Ainda existem os poleiros, alojamentos, onde ficam muitos num quarto só, com beliches ou colchões que vão de parede a parede. Há menos camas que ocupantes. No Brooklyn, diz, oito brasileiros dividiam quatro camas, dormindo por turno; no Queens seis camas acomodavam doze ocupantes.

Em geral se diz que a ocupação mais comum dos chamados brazucas em Nova York é a de engraxate e as mulheres são go-go girls. Essa seleção, porém, não é verdadeira. Diz a antropóloga que o número de engraxates é, na verdade, minúsculo, diante das outras ocupações servis dos homens, como a multidão de auxiliares de garçons e lavadores de pratos, e, de outro lado, o número de go-go girls é bem menor do que as empregadas domésticas ou baby sitters.

Curiosas são também são as mil façanhas que se contam do esforço dos nossos patrícios para permaneceram em Nova York. Eles vêm como turista com visto ou então como imigrantes ilegais, pelo caminho do México, conduzidos por coiotes. Os turistas deixam correr o tempo de permanência e se tornam clandestinos ou overstayers. Desde então passam a viver uma vida invisível, escondidos num nicho de mercado, de baixa remuneração e sem perspectiva de futuro, na expectativa apenas da lei de anistia. Entre estes, o grande número vem de Governador Valadares ou Poços de Caldas, em Minas Gerais. É tanto o afluxo deles que o governo americano tem adotado medidas até severas para contê-los. E assim surgem as dissimulações, como a falsificações de documentos e a adoção de uma forma oculta de vida, para fugir da fiscalização e aguardar o evento de uma lei de anistia.

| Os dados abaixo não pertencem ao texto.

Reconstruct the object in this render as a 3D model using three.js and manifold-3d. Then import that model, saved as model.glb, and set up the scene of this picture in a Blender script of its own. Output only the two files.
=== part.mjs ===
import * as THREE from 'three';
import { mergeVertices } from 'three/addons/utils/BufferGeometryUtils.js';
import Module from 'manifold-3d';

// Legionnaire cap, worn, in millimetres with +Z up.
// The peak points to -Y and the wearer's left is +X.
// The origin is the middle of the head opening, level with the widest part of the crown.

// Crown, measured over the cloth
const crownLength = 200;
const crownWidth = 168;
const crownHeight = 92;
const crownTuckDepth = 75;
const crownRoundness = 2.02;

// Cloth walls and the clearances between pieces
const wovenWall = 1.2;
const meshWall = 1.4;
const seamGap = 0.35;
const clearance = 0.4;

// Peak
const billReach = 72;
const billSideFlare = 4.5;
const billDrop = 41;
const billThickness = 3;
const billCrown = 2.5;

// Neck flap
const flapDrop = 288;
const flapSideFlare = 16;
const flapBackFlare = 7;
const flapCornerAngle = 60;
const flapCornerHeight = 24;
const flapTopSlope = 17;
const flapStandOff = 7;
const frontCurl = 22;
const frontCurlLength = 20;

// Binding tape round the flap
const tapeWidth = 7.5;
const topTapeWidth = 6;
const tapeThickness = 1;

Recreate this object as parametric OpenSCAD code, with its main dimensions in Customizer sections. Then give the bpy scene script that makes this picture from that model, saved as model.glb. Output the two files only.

Diz-se que o governo poderia localizar essas pessoas facilmente, mas, na verdade, a economia do país não pode dispensar a mão-de-obra que essa força de trabalho ilegal representa.

Assim, temos perdido para o mundo centenas de milhares de brasileiros iguais a nós. É certo que, entre eles, vão os mais pobres, repetindo uma prática de política de equilíbrio social tantas vezes repetida no passado. Mas, entre eles vão também muitos dos nossos mais promissores talentos, a pretexto de ganhar espaço e melhores estímulos. E este é um tempo marcado pelo disrupção tecnológica e cultural inovadora em que só prevalecem os que puderem conquistar seu domínio.